COUR D'APPEL D'AIX EN PROVENCE
2e Chambre
ARRÊT AU FOND
DU 15 MAI 2014
N° 2014/ 231
Rôle N° 12/15004
SARL GFDA
SARL LE REGENCE
C/
[I] [J]
Grosse délivrée
le :
à :
BOULAN CHERFILS
SIDER
Décision déférée à la Cour :
Jugement du Tribunal de Commerce de MARSEILLE en date du 24 Mai 2012 enregistré au répertoire général sous le n° 2011F02917.
APPELANTES
SARL GFDA inscrite au R.C.S MARSEILLEsous le N° B 422 431 148 (99 B 792),
demeurant [Adresse 3]
représentée par Me Françoise BOULAN de la SELARL BOULAN CHERFILS IMPERATORE, avocat postulant au barreau d'AIX-EN-PROVENCE,
plaidant par Me Fabien KHAYAT, avocat au barreau de MARSEILLE
SARL LE REGENCE immatriculée au R.C.S de MARSEILLEsous le N° 89 B 780
demeurant [Adresse 1]
représentée par Me Françoise BOULAN de la SELARL BOULAN CHERFILS IMPERATORE, avocat postulant au barreau d'AIX-EN-PROVENCE,
plaidant par Me Fabien KHAYAT, avocat au barreau de MARSEILLE
INTIME
Monsieur [I] [J]
né le [Date naissance 1] 1955 à [Localité 1],
demeurant [Adresse 2]
représenté par Me Philippe- laurent SIDER, avocat postulant au barreau d'AIX-EN-PROVENCE
plaidant par Me Hervé ITRAC, avocat au barreau de MARSEILLE,
*-*-*-*-*
COMPOSITION DE LA COUR
L'affaire a été débattue le 20 Mars 2014 en audience publique.
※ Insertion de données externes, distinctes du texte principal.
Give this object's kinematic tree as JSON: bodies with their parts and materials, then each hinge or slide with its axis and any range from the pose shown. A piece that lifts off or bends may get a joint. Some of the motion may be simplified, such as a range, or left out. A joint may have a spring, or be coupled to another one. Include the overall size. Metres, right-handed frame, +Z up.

Conformément à l'article 785 du Code de Procédure Civile, Monsieur FOHLEN, conseiller a fait un rapport oral de l'affaire à l'audience avant les plaidoiries.
La Cour était composée de :
Madame Christine AUBRY-CAMOIN, Président
Monsieur Baudouin FOHLEN, Conseiller
Monsieur Jean-Pierre PRIEUR, Conseiller
qui en ont délibéré.
Greffier lors des débats : Madame Viviane BALLESTER.
Les parties ont été avisées que le prononcé public de la décision aurait lieu par mise à disposition au greffe le 15 Mai 2014
ARRÊT
Contradictoire,
Prononcé par mise à disposition au greffe le 15 Mai 2014,
Signé par Madame Christine AUBRY-CAMOIN, Président et Madame Viviane BALLESTER, greffier auquel la minute de la décision a été remise par le magistrat signataire.
***
F A I T S - P R O C E D U R E - D E M A N D E S :
Monsieur [I] [J] a été l'expert comptable de la S.A.R.L. GFDA et de la S.A.R.L. LE REGENCE ayant toutes deux pour gérant Monsieur [V] [F], puis a été remplacé en 2010 par Monsieur [V] [M].
Par 2 assignations distinctes du 5 septembre 2011 Monsieur [J] a réclamé à la société GFDA et à la société LE REGENCE le paiement des soldes de ses notes d'honoraires d'expert comptable pour respectivement les années 1999 à 2010 et 2001 à 2010; le Tribunal de Commerce de MARSEILLE par jugement du 24 mai 2012 a :
* joint les 2 instances;
* condamné la deuxième à payer la somme de :
- 6 523 € 57 en principal avec intérêts au taux légal à compter de l'assignation;
- 1 500 € 00 au titre de l'article 700 du Code de Procédure Civile;
* débouté la même de ses demandes reconventionnelles;
* condamné la troisième à payer les sommes de :
- 11 695 € 56 avec intérêts au taux légal à compter de l'assignation;
- 1 500 € 00 au titre de l'article 700 du Code de Procédure Civile;
* ordonné pour le tout l'exécution provisoire.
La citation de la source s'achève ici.